At the western end of Pythagorio, right by the shoreline, is the castle built by a local strongman Lykourgos Logothetis in the 19th Century. Next door are the ruins of a very early Christian church. From the castle, the visitor can walk westwards along the path towards the Doryssa resort and pass many ruins along the way including an acropolis, former town walls, and Roman baths.
Heading back into town, walking up the hill and then taking another road out of Pythagorio in a westerly direction, I came to the Panayia Spillani monastery and the attraction here, other than the cats lying on piles of carpets, is the subterranean shrine to the Virgin Mary, found about 100 yards inside a cave. The miniature church is impressively manicured despite the permanently damp conditions.
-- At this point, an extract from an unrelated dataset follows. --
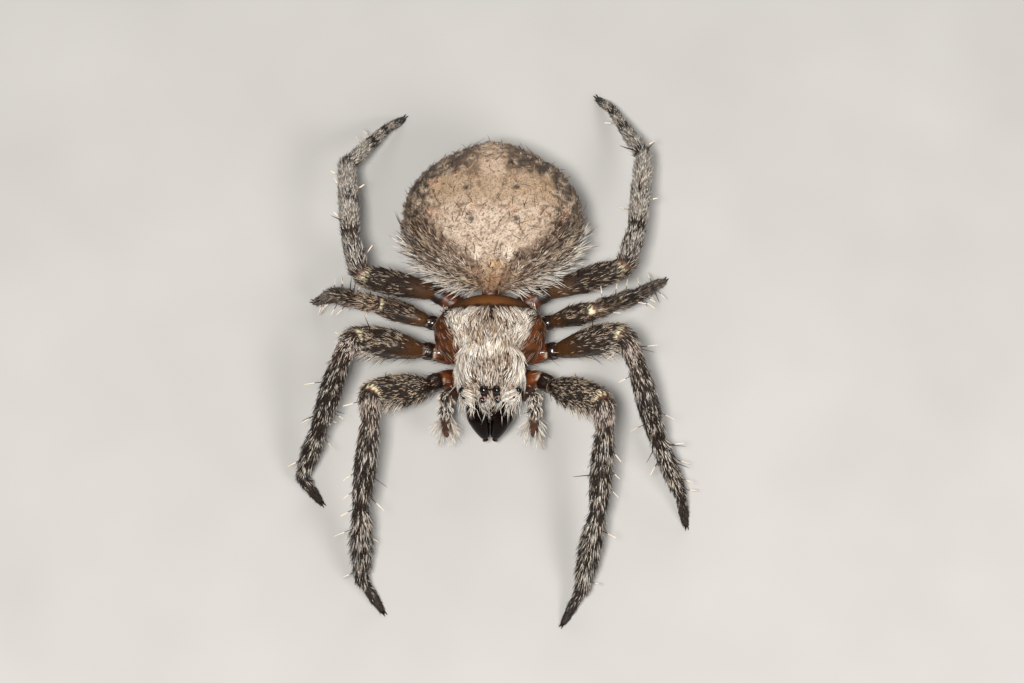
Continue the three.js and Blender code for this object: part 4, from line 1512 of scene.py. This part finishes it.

This cave was also the place where the priestess Phyto – known as the Samian Sibyl – gave out prophecies including one prediction of the birth of Jesus in a stable. Further along the same road, passing an ancient theatre still used for performances, is the entrance to the Efpalinio Orygma.
This ancient aqueduct is 1036 metres long and was built by Eupalinos of Megara on the orders of Polycrates, using slave labour. The tunnel was dug through solid rock by two sets of slaves starting at opposite sides of the hill and working towards each other. The whole venture was a success and the aqueduct provided the town with running water until Byzantine times.